A modified tidal harmonic analysis model for short-term water level observations

Abstract

Tidal constants of major semi-diurnal and diurnal constituents are essential for understanding tidal features and long-term tidal prediction. Widely-used classical harmonic analysis (CHA) model requires at least half-year hourly sea level records to resolve eight major semi-diurnal and diurnal constituents based on the Rayleigh criterion. When the analyzed records are short (typically shorter than one month), most previous studies adopt tidal inference method to infer more constituents in the CHA model. The performance of tidal inference method depends on the accuracy of given inference relationships. In this paper, we propose a modified harmonic analysis model on the basis of the credo of smoothness (i.e. MHACS) which indicates inherent natural links between major astronomical diurnal and semi-diurnal constituents. In the CHA, tidal constituents are independent of each other and estimated individually.

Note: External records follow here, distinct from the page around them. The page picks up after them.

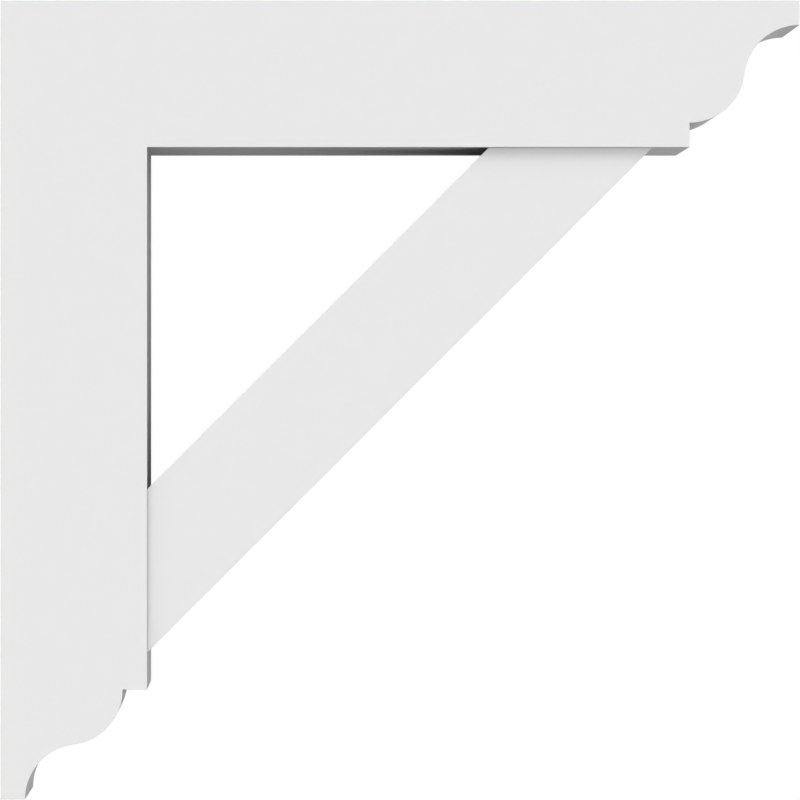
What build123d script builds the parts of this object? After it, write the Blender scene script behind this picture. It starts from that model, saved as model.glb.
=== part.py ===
from build123d import *
import os
from math import atan2, degrees, hypot, sin

# Eave bracket: a wall leg, a roof arm and a diagonal brace of solid stock, held by hidden screws.
# The wall is the plane x = 0 and the soffit is the plane z = 0. The bracket projects along +X,
# hangs down along -Z and is centred on y = 0. All sizes are in millimetres.

# Arm and leg: the same square stock with the same shaped tip
projection = 762.0  # from the wall to the tip of the arm
height = 762.0  # from the soffit to the tip of the leg
stock_face = 139.7  # depth of the stock in the side view
stock_thickness = 139.7  # width of the stock from front to back
nose_height = 23.3  # square end left at the very tip
shoulder_height = 23.3  # square step where the ogee begins
ogee_length = 104.8  # from the shoulder to the tip
arris_width = 1.0  # flat taken off the long edges

# Brace: its outer side lies in the plane through the two tips
brace_width = 110.5  # square to its length
brace_recess = 6.35  # how far its faces lie behind those of the arm and leg

# Structural screws: threaded only where they bite
screw_length = 200.0  # from under the flange to the point
thread_diameter = 8.0
thread_length = 68.0
shank_diameter = 6.0
point_length = 9.0
flange_diameter = 16.0
flange_height = 2.2
hex_across_flats = 9.5
hex_height = 5.0

# How the screws are set
counterbore_diameter = 21.0
counterbore_depth = 13.0
bore_clearance = 0.1  # all round the thread, and beyond the point
corner_screw_spacing = 72.0  # of the square of four screws over the leg
brace_screw_spacing = 58.0  # between the two screws of a brace joint

# The screws reach this far into the piece that they pull tight
bite = screw_length - (stock_face - counterbore_depth)


def timber_profile(length):
    """Side view of a timber of this length: its back end at the origin, its tip on +X."""
    ogee_drop = stock_face - nose_height - shoulder_height
    sweep = 2 * atan2(ogee_drop, ogee_length)
    ogee_radius = ogee_length / 2 / sin(sweep)
    top = Line((0, 0), (length, 0))
    nose = Line(top @ 1, (length, -nose_height))
    cove = JernArc(nose @ 1, (-1, 0), ogee_radius, degrees(sweep))
    ovolo = JernArc(cove @ 1, cove % 1, ogee_radius, -degrees(sweep))
    shoulder = Line(ovolo @ 1, (length - ogee_length, -stock_face))
    underside = Line(shoulder @ 1, (0, -stock_face))
    back_end = Line(underside @ 1, (0, 0))
    return make_face([top, nose, cove, ovolo, shoulder, underside, back_end])


def solid_from(profile, thickness):
    """The side view profile made solid, centred on y = 0."""
    return extrude(Plane.XZ * profile, amount=thickness / 2, both=True)


def turned_over(shape):
    """The shape turned over about the diagonal, so that what ran along +X hangs along -Z."""
    return shape.rotate(Axis((0, 0, 0), (1, 0, -1)), 180)


def face_outline(solid):
    """Edges that bound the front and back faces of a solid."""
    return solid.faces().filter_by(Axis.Y).edges()


def make_arm_and_leg():
    """The two timbers, eased together round their outline and parted where the leg meets the arm."""
    timbers = solid_from(timber_profile(projection), stock_thickness)
    timbers += turned_over(solid_from(timber_profile(height), stock_thickness))
    timbers = chamfer(face_outline(timbers), arris_width)
    meeting_plane = Plane.XY.offset(-stock_face)
    arm = split(timbers, meeting_plane, Keep.TOP)
    leg = split(timbers, meeting_plane, Keep.BOTTOM)
    return arm, leg


def brace_line_on_arm(inset, depth):
    """X of the brace line at this inset from its outer side, this far below the soffit."""
    diagonal = hypot(projection, height)
    return projection - (projection * depth + inset * diagonal) / height


def brace_line_on_leg(inset, reach):
    """Z of the brace line at this inset from its outer side, this far from the wall."""
    diagonal = hypot(projection, height)
    return -height + (height * reach + inset * diagonal) / projection


def make_brace():
    """The diagonal, cut to lie flat on the underside of the arm and the inner side of the leg."""
    upper_end = Line(
        (brace_line_on_arm(brace_width, stock_face), -stock_face),
        (brace_line_on_arm(0, stock_face), -stock_face),
    )
    outer_side = Line(upper_end @ 1, (stock_face, brace_line_on_leg(0, stock_face)))
    foot = Line(outer_side @ 1, (stock_face, brace_line_on_leg(brace_width, stock_face)))
    inner_side = Line(foot @ 1, upper_end @ 0)
    profile = make_face([upper_end, outer_side, foot, inner_side])
    brace = solid_from(profile, stock_thickness - 2 * brace_recess)
    run = Axis((0, 0, 0), (projection, 0, height))
    return chamfer(face_outline(brace).filter_by(run), arris_width)


def make_screw():
    """One screw pointing down, with the underside of its flange at z = 0."""
    outline = Polyline(
        (0, flange_height),
        (flange_diameter / 2, flange_height),
        (flange_diameter / 2, 0),
        (shank_diameter / 2, 0),
        (shank_diameter / 2, thread_length - screw_length),
        (thread_diameter / 2, thread_length - screw_length),
        (thread_diameter / 2, point_length - screw_length),
        (0, -screw_length),
        close=True,
    )
    body = revolve(Plane.XZ * make_face(outline), Axis.Z)
    hexagon = RegularPolygon(hex_across_flats / 2, 6, major_radius=False)
    return body + extrude(Pos(0, 0, flange_height) * hexagon, amount=hex_height)


def make_screw_bore():
    """What is cut away for one screw: a counterbore up past the face, and a close bore below."""
    bore_radius = thread_diameter / 2 + bore_clearance
    outline = Polyline(
        (0, 2 * counterbore_depth),
        (counterbore_diameter / 2, 2 * counterbore_depth),
        (counterbore_diameter / 2, 0),
        (bore_radius, 0),
        (bore_radius, point_length - screw_length),
        (0, -screw_length - bore_clearance),
        close=True,
    )
    return revolve(Plane.XZ * make_face(outline), Axis.Z)


def corner_screw_places():
    """Four screws down through the arm, in a square over the top of the leg."""
    middle = Pos(stock_face / 2, 0, -counterbore_depth)
    return [middle * spot for spot in GridLocations(corner_screw_spacing, corner_screw_spacing, 2, 2)]


def brace_head_screw_places():
    """Two screws down through the arm, with their bite in the middle of the brace."""
    x = brace_line_on_arm(brace_width / 2, stock_face + bite / 2)
    middle = Pos(x, 0, -counterbore_depth)
    return [middle * spot for spot in GridLocations(0, brace_screw_spacing, 1, 2)]


def brace_foot_screw_places():
    """Two screws through the leg from the wall side, with their bite in the middle of the brace."""
    z = brace_line_on_leg(brace_width / 2, stock_face + bite / 2)
    middle = Location((counterbore_depth, 0, z), (0, -90, 0))
    return [middle * spot for spot in GridLocations(0, brace_screw_spacing, 1, 2)]


def make_bracket():
    """Every piece by its node's name."""
    arm, leg = make_arm_and_leg()
    brace = make_brace()
    joints = {
        "corner_screws": corner_screw_places(),
        "brace_head_screws": brace_head_screw_places(),
        "brace_foot_screws": brace_foot_screw_places(),
    }
    bores = {name: [place * make_screw_bore() for place in places] for name, places in joints.items()}
    pieces = {
        "arm": arm - bores["corner_screws"] - bores["brace_head_screws"],
        "leg": leg - bores["corner_screws"] - bores["brace_foot_screws"],
        "brace": brace - bores["brace_head_screws"] - bores["brace_foot_screws"],
    }
    for name, places in joints.items():
        pieces[name] = Compound([place * make_screw() for place in places])
    return pieces


os.makedirs("parts", exist_ok=True)
for node, piece in make_bracket().items():
    export_step(piece, f"parts/{node}.step")
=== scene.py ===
"""The looks of an eave bracket of white cellular PVC.

A wall leg and a roof arm with ogee-cut tips, a diagonal brace between them, and the coated screws
that hold the joints. Lengths are in metres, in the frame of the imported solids: the wall is the
plane x = 0, the soffit is the plane z = 0, and the front of the bracket faces -Y.
"""

import logging
import math
from dataclasses import dataclass
from enum import Enum
from typing import Sequence

import bpy
from mathutils import Euler, Matrix, Vector


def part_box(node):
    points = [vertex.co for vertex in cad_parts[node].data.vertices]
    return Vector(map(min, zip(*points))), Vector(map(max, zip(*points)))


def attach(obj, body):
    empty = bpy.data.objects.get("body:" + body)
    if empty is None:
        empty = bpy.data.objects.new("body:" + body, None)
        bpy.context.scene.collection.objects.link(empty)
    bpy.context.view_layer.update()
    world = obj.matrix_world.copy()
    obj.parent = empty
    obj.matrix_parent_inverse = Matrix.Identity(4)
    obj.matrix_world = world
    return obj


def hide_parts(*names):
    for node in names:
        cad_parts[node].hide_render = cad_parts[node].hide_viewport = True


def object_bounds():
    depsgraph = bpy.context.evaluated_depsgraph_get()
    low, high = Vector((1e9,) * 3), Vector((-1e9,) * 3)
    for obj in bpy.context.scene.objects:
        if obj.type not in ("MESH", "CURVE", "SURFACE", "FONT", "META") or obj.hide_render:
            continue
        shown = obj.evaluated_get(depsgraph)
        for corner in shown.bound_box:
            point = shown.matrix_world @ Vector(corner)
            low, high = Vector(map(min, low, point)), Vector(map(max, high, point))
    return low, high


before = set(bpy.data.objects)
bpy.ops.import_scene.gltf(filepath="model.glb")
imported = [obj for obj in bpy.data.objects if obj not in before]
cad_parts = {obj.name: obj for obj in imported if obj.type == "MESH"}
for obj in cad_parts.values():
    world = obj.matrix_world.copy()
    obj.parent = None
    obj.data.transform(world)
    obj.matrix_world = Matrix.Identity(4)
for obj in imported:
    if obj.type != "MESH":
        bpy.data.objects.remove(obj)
cad_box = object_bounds()

MILLIMETRE = 0.001
TOUCH = 0.01 * MILLIMETRE  # points nearer than this are the same point
FACING = 0.9  # least part along Y of the unit normal of a front or back face
ALONG_AXIS = 0.9999  # least part along X or Z of the unit normal of a level or upright side
SLANTED = 0.1  # least product of the parts along X and Z on a slanting side
WHITE = (1.0, 1.0, 1.0, 1.0)

log = logging.getLogger("eave_bracket")

Socket = bpy.types.NodeSocket
Feed = float | int | bool | str | Vector | Euler | tuple | list | bpy.types.ID | Socket


class Slot(Enum):
    """The material slots of the record."""

    WHITE_PVC = "white_pvc"
    COATED_STEEL = "coated_steel"


class Keep(Enum):
    """Which side of the level where arm and leg meet is kept."""

    ABOVE = 1.0
    BELOW = -1.0


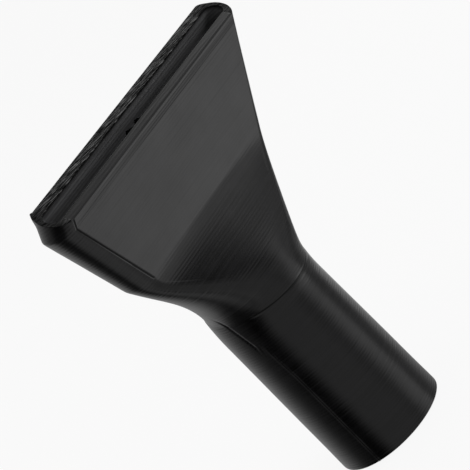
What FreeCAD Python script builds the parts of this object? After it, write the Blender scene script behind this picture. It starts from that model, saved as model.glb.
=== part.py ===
import FreeCAD, Part
import math
import os
import Sketcher

# Vacuum upholstery nozzle, printed in one piece.
# Frame: millimetres, the origin at the centre of the tube's open end, +Z up the tube's axis,
# +X along the mouth, and -Y towards the side that the nozzle leans to (its near side).

doc = FreeCAD.newDocument("UpholsteryNozzle")

SIZES = [
    # The tube that pushes over the vacuum's wand
    ("tube_length", 54.5),
    ("socket_width", 35.0),
    ("socket_depth", 40.0),
    ("socket_end_wall", 2.5),
    ("socket_neck_wall", 1.65),
    ("throat_step", 0.7),
    # The short elbow above the tube
    ("bend_radius", 46.0),
    ("neck_tilt", 12.0),
    # The loft from the round neck to the flat shoulder
    ("swell_height", 33.3),
    ("low_height", 7.0),
    ("low_width", 43.0),
    ("low_thickness", 34.5),
    ("low_corner", 16.0),
    ("high_height", 18.0),
    ("high_width", 56.6),
    ("high_thickness", 23.0),
    ("high_corner", 10.5),
    ("swell_shift", 1.2),
    ("shoulder_width", 79.0),
    ("shoulder_thickness", 12.2),
    ("shoulder_end_depth", 5.2),
    # The lip round the mouth, which the flat fan reaches from the shoulder
    ("mouth_distance", 69.9),
    ("mouth_shift", 5.6),
    ("mouth_tilt", 37.0),
    ("mouth_width", 106.0),
    ("mouth_thickness", 13.7),
    ("mouth_end_depth", 4.5),
    ("lip_height", 6.9),
    # Walls
    ("loft_wall", 2.4),
    ("shoulder_wall", 2.6),
    ("lip_wall", 3.6),
    ("end_wall", 1.6),
    ("inner_end_depth", 2.6),
    # The angle on the tube at which the round sections are divided
    ("round_split", 40.0),
]

sheet = doc.addObject("Spreadsheet::Sheet", "Sizes")
for row, (name, value) in enumerate(SIZES, start=1):
    sheet.set(f"A{row}", name)
    sheet.set(f"B{row}", str(value))
    sheet.setAlias(f"B{row}", name)
doc.recompute()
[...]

However, in the MHACS, major constituents are connected via smooth functions of frequency (linear or quadratic functions) indicated by the credo of smoothness. MHACS aims to determine such smooth functions via least squares and then calculate all major tides simultaneously. A series of ideal and practical experiments are conducted to examine the effectiveness of MHACS. It is found that MHACS can derive relatively accurate tidal constants of eight major tides from short-term hourly tide gauge records and satellite altimeter observations. As a general and understandable method, MHACS is easy to realize and can be widely used to analyze diverse tidal signals in the global ocean except diurnal resonant regions where semi-diurnal tidal admittances may be distorted by nonlinear interactions. Furthermore, it should be noted that widely-used tidal inference method can be considered as a special case of MHACS when tidal admittances are assumed as constant functions of frequency.